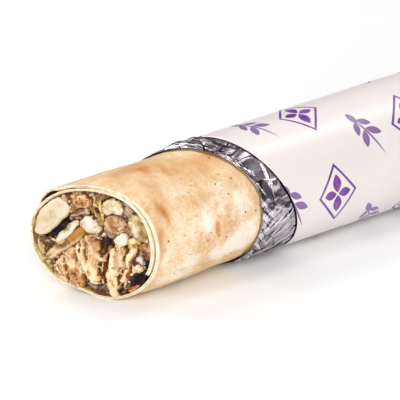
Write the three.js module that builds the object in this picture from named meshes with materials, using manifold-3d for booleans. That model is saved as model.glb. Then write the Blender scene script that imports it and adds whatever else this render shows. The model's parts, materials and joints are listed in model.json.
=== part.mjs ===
// A flatbread wrap filled with chicken julienne, cut through at a slant, in foil and a paper sleeve.
// Millimetres. The roll lies along X on the plane z = 0, with its cut face towards -X.
import * as THREE from 'three';
import { mergeVertices } from 'three/addons/utils/BufferGeometryUtils.js';
import Module from 'manifold-3d';

const wasm = await Module();
wasm.setup();

// Driving sizes of the whole roll
const gap = 0.3; // clearance between pieces that lie against each other
const rollRadius = 26.8; // outside of the bread under the foil
const axisLift = 25.9; // the roll's axis above the flat that its own weight presses into the bread
const cutX = -93.4; // where the slanted cut crosses the axis
const cutSlant = THREE.MathUtils.degToRad(28.5); // the knife's slant, seen from above
const bareFrom = -46; // the bread takes its loose, untucked form from here towards the cut
const bareTo = -74;

// Flatbread: one thin sheet rolled one and a half times round, clockwise in the cut from its free flap
const bread = { thick: 1.2, looseness: 0.25, nearLooseness: 0.6, turns: 1.49, flapAngle: 150, torn: 0.25 };
const breadEnd = 101;
const breadStations = 48;
const breadRings = [0, 6, 14, 22, 30, 37, 44, 52, 64, 82]; // behind the cut, before the far end
const straightBehind = 120; // this far behind the cut, the rings stand square again
// The flap's edge is thin and lies flat. Just behind it the flap stands off in a small hollow, and the sheet
// below it sinks from a little before the edge (in turns)
const flap = { edge: 0.35, thinTurns: 0.05, lift: 0.9, peak: 10, to: 24, sinkFrom: 0.93, sinkTo: 1.05 };
const sectionBumps = [ // how the cut end departs from a circle
  { at: 50, by: 1.2, width: 26 },
  { at: 105, by: -0.5, width: 30 },
  { at: 255, by: -2.1, width: 20 },
];

// Foil sleeve: its crumpled front edge shows between bread and paper
const foil = { thick: 0.35, end: 101.3, edgeX: -24, edgeReach: 16, edgeTurn: 8, crumple: 1.2, hem: 0.6 };
const foilSpans = 7;

// Paper sleeve: a slanted front edge, a glued overlap, and a far end folded flat
const paper = { thick: 0.35, edgeX: -17.5, edgeAcross: 10.5, edgeUp: -8.5, seamAngle: 215, seamWidth: 24 };
const paperEnd = { shoulder: 102.6, face: 107.4, centre: 106.2, pleats: 12, pleatDepth: 0.7 };
const sleeveSides = 60;

// Filling: a packed core that runs through the roll, and the pieces that show in the cut
const core = { recess: 3.6, relief: 1.5, clearance: 0.4, sides: 26, end: 100.4 };
const coreRings = [0, 6, 14, 30, 44, 60, 82]; // behind the cut, before the far end
const pocketReach = 6; // pockets reach this far in front of the cut
const pieceNarrowing = 0.88; // what is left of a piece's width at its far end

// Every piece lies on the slanted face: at [to the right, up] from the axis, its length, width and
// tilt there, how far it bows, how much wider it is at the end it points to, how deep it runs into
// the roll and how far it stands proud of the cut
const pieces = {
  cheese_large: { at: [-21, 7.5], long: 23, wide: 9.5, tilt: 52, bow: 0.5, taper: 0.4, deep: 26, proud: 0.2 },
  white_block: { at: [-2.5, 6.5], long: 9, wide: 7, tilt: -45, bow: 1, taper: -0.1, deep: 20, proud: 0.6 },
  white_arm: { at: [-12.5, 2], long: 17, wide: 3, tilt: 52, bow: 0.5, taper: 0, deep: 18, proud: 0.9 },
  golden_slab: { at: [-14, -3.5], long: 25.5, wide: 4, tilt: 42, bow: 0, taper: 0.1, deep: 22, proud: 0.3 },
  olive_strip: { at: [-17.5, 3.5], long: 16.5, wide: 4.5, tilt: 45, bow: -1.5, taper: -0.4, deep: 12, proud: -1.4 },
  chicken_b: { at: [1.5, -8], long: 22.5, wide: 9.5, tilt: -87, bow: -1.5, taper: -0.35, deep: 34, proud: 2.2 },
  chicken_a: { at: [-7, -11.5], long: 21, wide: 10, tilt: 80, bow: 3, taper: -0.5, deep: 32, proud: 1.2 },
  chicken_c: { at: [11, -11.5], long: 25, wide: 6, tilt: 82, bow: 0.5, taper: 0.4, deep: 38, proud: 1.8 },
  chicken_d: { at: [16.5, -7], long: 21, wide: 3.2, tilt: 70, bow: 0, taper: -0.3, deep: 28, proud: 0.8 },
  chicken_e: { at: [-15, -16.5], long: 11.5, wide: 4.5, tilt: -73, bow: -2.5, taper: 0.2, deep: 26, proud: 0.2 },
  chicken_f: { at: [6.5, -15], long: 12.5, wide: 3.5, tilt: -86, bow: -0.5, taper: -0.6, deep: 22, proud: -2.2 },
  taupe_meat: { at: [9.5, 8], long: 11, wide: 8.5, tilt: 74, bow: 1, taper: 0.3, deep: 24, proud: 0.4 },
  white_cube: { at: [12.5, 3.5], long: 7, wide: 5.5, tilt: 51, bow: -1, taper: -0.1, deep: 9, proud: 0.8 },
  corn_bit: { at: [18.5, 2], long: 5.5, wide: 4, tilt: 38, bow: 0.5, taper: -0.2, deep: 6, proud: 0.4 },
  pale_slice_left: { at: [8.5, 17], long: 9, wide: 6, tilt: 1, bow: 1, taper: 0, deep: 18, proud: 0.2 },
  pale_slice_right: { at: [20, 10], long: 12.5, wide: 6.5, tilt: -72, bow: -0.5, taper: 0.2, deep: 20, proud: 0 },
  pale_slice_top: { at: [-8, 19], long: 7.5, wide: 3.5, tilt: 6, bow: -1, taper: -0.1, deep: 14, proud: -0.4 },
  mushroom_top: { at: [-7, 11], long: 9.5, wide: 3.5, tilt: 27, bow: 0, taper: -0.3, deep: 12, proud: -0.4 },
  mushroom_right: { at: [13.5, 17], long: 7, wide: 5.5, tilt: -104, bow: 2, taper: -0.5, deep: 12, proud: -0.6 },
  mushroom_left: { at: [-22.5, -4], long: 6.5, wide: 3.5, tilt: 23, bow: 0, taper: -0.4, deep: 9, proud: -0.6 },
  mushroom_bottom: { at: [0, -22.5], long: 11.5, wide: 6.5, tilt: -4, bow: 1, taper: 0, deep: 14, proud: -0.8 },
  brown_crumb: { at: [-7.5, 14.5], long: 8.5, wide: 3, tilt: 8, bow: 0.5, taper: -0.4, deep: 9, proud: -0.8 },
  brown_bit: { at: [15.5, 8], long: 6, wide: 3, tilt: -62, bow: 0, taper: -0.4, deep: 7, proud: -0.8 },
  leaf_strip: { at: [2, 15], long: 15, wide: 3.5, tilt: -86, bow: 0.5, taper: -0.1, deep: 20, proud: 0.4 },
  pickle_leaf: { at: [-23.5, -12], long: 17, wide: 3, tilt: -59, bow: -1, taper: -0.1, deep: 16, proud: -1 },
  green_strip: { at: [22.8, 11], long: 10, wide: 2.2, tilt: -65, bow: 0, taper: 0.5, deep: 9, proud: -1 },
  pepper_top: { at: [-1.5, 16.5], long: 7.5, wide: 3, tilt: -50, bow: 0.5, taper: -0.4, deep: 10, proud: 0 },
  pepper_bottom: { at: [18, -18.6], long: 9, wide: 2.5, tilt: 32, bow: 0, taper: -0.1, deep: 9, proud: -0.8 },
  crisp_piece: { at: [25, 0], long: 8, wide: 5.5, tilt: -72, bow: -0.5, taper: -0.4, deep: 11, proud: -0.2 },
  onion_piece: { at: [21.5, -3.5], long: 6, wide: 4, tilt: 78, bow: -0.5, taper: -0.2, deep: 9, proud: -0.4 },
  olive_right: { at: [24.6, -6], long: 5, wide: 4.5, tilt: 44, bow: -0.5, taper: -0.3, deep: 7, proud: -0.8 },
  olive_bottom: { at: [20.6, -13.2], long: 11.5, wide: 5, tilt: 30, bow: -0.5, taper: -0.3, deep: 9, proud: -0.6 },
  cream_bit: { at: [19.5, -9.5], long: 5, wide: 4, tilt: 38, bow: 0, taper: 0.2, deep: 7, proud: -0.6 },
  mince_bottom: { at: [13.5, -20], long: 7, wide: 3, tilt: 59, bow: 0.5, taper: 0.3, deep: 8, proud: -0.6 },
};
const outlineSquareness = 2.8; // between an ellipse (2) and a rounded box (4)
const outlineUnevenness = 0.16; // share of a piece's width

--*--

To do:
Only the lines from the beginning of the material above through the line with "wasm.setup();" are wanted; extract them exactly.

Answer to the task:
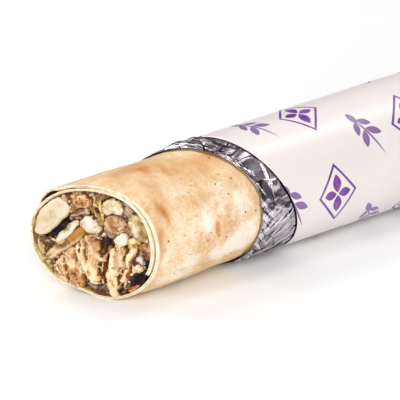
Write the three.js module that builds the object in this picture from named meshes with materials, using manifold-3d for booleans. That model is saved as model.glb. Then write the Blender scene script that imports it and adds whatever else this render shows. The model's parts, materials and joints are listed in model.json.
=== part.mjs ===
// A flatbread wrap filled with chicken julienne, cut through at a slant, in foil and a paper sleeve.
// Millimetres. The roll lies along X on the plane z = 0, with its cut face towards -X.
import * as THREE from 'three';
import { mergeVertices } from 'three/addons/utils/BufferGeometryUtils.js';
import Module from 'manifold-3d';

const wasm = await Module();
wasm.setup();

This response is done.